LEDs are better than incandescent bulbs where an LED’s advantages fit well with the need. The strong points of an LED are:

• efficiency — the power used produces mainly light, without wasting most of the energy in heat; it has five to six times higher efficiency;

• long life, tolerates cycling on/off – like a computer, not a white-hot light bulb, it has years of life;

• ruggedness – it has no glass shell or fragile filament to break;

• an array of LEDs has more uniform brightness across it than a single bulb;

• no color filter is needed; an LED makes its own color;

• it wears out by slowly getting dimmer; it does not fail all at once as a light bulb does;

Such factors make LEDs a good choice in traffic lights. A big city spends millions of tax dollars a year to power traffic lights. Constantly replacing burned out bulbs has high costs in trucks and labor and ties up traffic.

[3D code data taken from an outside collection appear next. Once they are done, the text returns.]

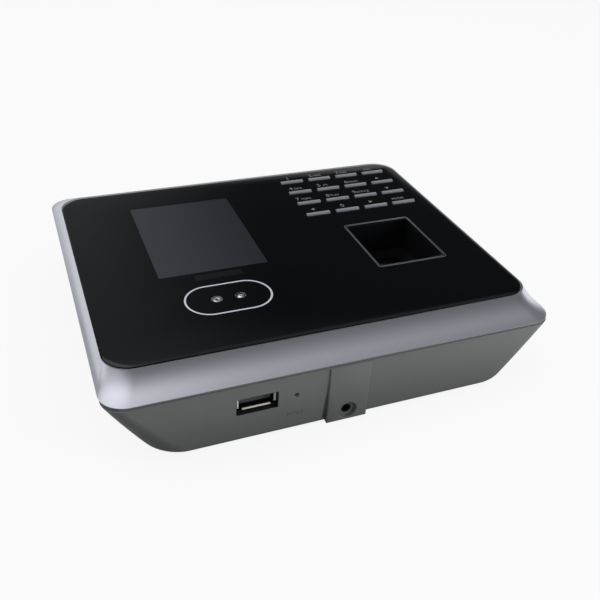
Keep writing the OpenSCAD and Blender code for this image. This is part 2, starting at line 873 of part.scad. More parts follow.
usb_tongue();
reset_switch();
reset_plunger();
tamper_switch();
tamper_plunger();
network_socket();
cable_headers();
header_pins();
speaker();
coin_cell();
cell_holder();
case_screws();
board_screws();
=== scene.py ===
import bpy
import bmesh
from math import cos, sin, pi, radians
from mathutils import Matrix, Vector


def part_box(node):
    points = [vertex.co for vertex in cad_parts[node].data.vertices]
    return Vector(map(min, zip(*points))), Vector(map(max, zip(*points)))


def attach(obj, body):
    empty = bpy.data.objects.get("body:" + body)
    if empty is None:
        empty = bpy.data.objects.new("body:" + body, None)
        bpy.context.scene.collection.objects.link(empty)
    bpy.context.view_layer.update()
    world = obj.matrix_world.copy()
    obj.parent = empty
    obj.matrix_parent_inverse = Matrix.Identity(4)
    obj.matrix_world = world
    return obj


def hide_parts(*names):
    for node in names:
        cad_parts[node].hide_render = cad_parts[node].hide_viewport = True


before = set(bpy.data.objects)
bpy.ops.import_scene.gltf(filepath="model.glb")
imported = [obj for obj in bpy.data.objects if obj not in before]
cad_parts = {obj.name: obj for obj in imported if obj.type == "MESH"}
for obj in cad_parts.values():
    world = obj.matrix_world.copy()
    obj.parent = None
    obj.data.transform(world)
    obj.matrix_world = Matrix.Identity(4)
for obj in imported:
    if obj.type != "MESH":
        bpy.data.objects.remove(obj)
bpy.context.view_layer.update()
print("frame loaded:", len(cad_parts), "nodes")

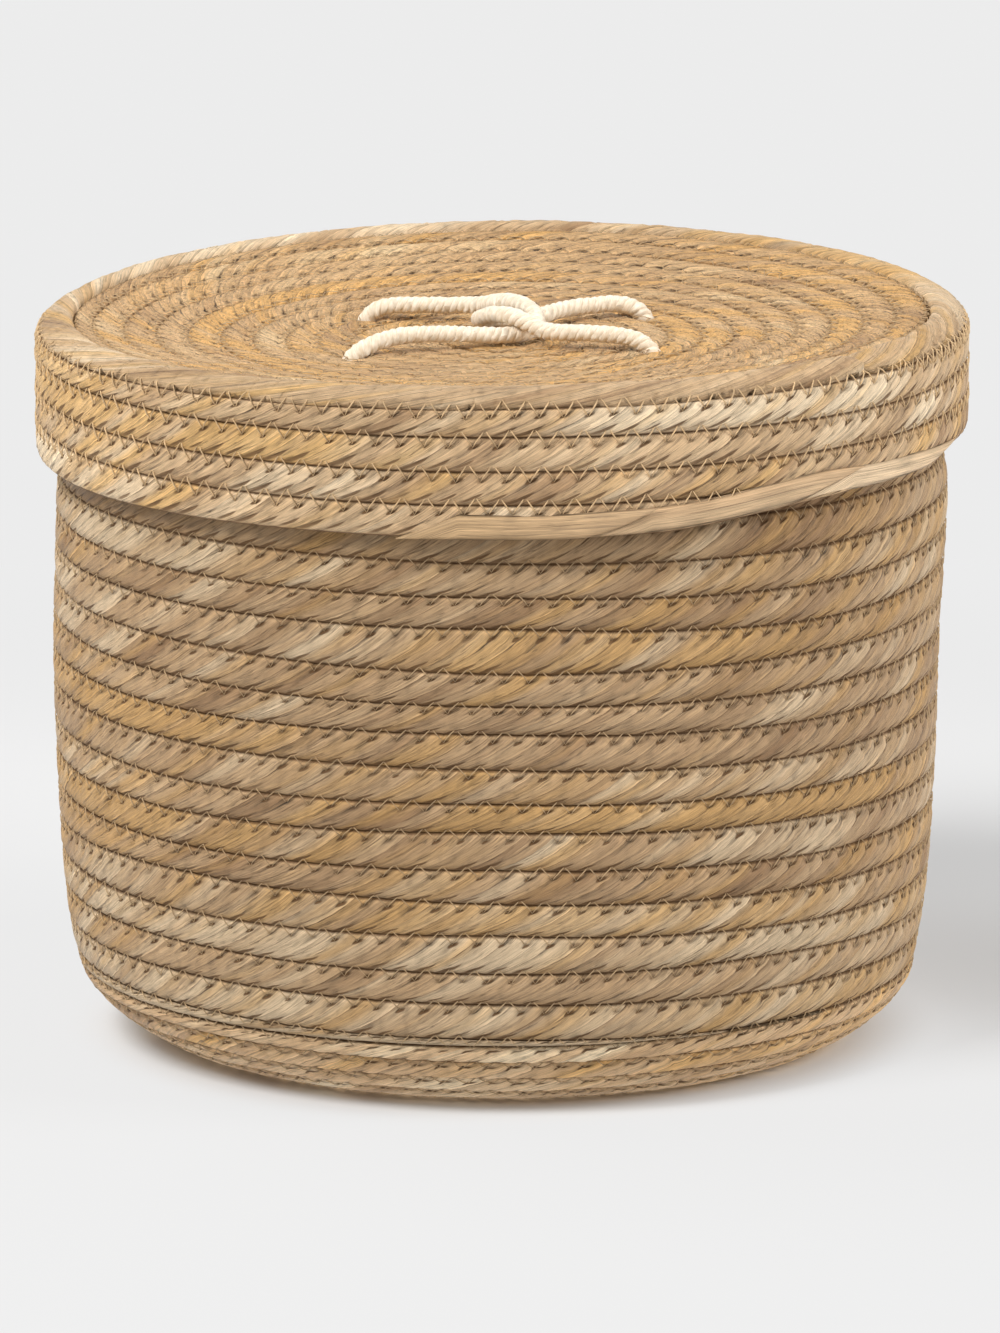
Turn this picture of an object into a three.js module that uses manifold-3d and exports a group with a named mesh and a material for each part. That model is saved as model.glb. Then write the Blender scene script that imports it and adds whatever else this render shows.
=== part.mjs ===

LED traffic lights made the news last year. The New Mexico Department of Transportation began to change traffic lights statewide to LEDs. The initial change-over will save taxpayers $500,000 a year in electricity costs.

Now for the troubled heart of it. Federal stimulus money was used to make the shift. We know liberal and conservative views of stimulus money are as far different as the sun and moon. Politics, ho!

But politics or no, some key aspects figure into the equation. LEDs save money in traffic lights in the long run, by the merits of semiconductors. So as a matter of course, the money that LEDs save goes back to taxpayers in lower outlays for energy and maintenance.

Well, nearly so. The savings produced with federal tax money go back to state and local taxpayers. If more states apply stimulus money to LED traffic lights, more of it is returned to taxpayers. Whichever way you slant your party choice, more money in citizen hands is good.

So are LEDs liberal or conservative? I don’t know. I hope you don’t know, either.   

If LEDs can avoid a political tag, their technical strengths can serve very well in more and more applications.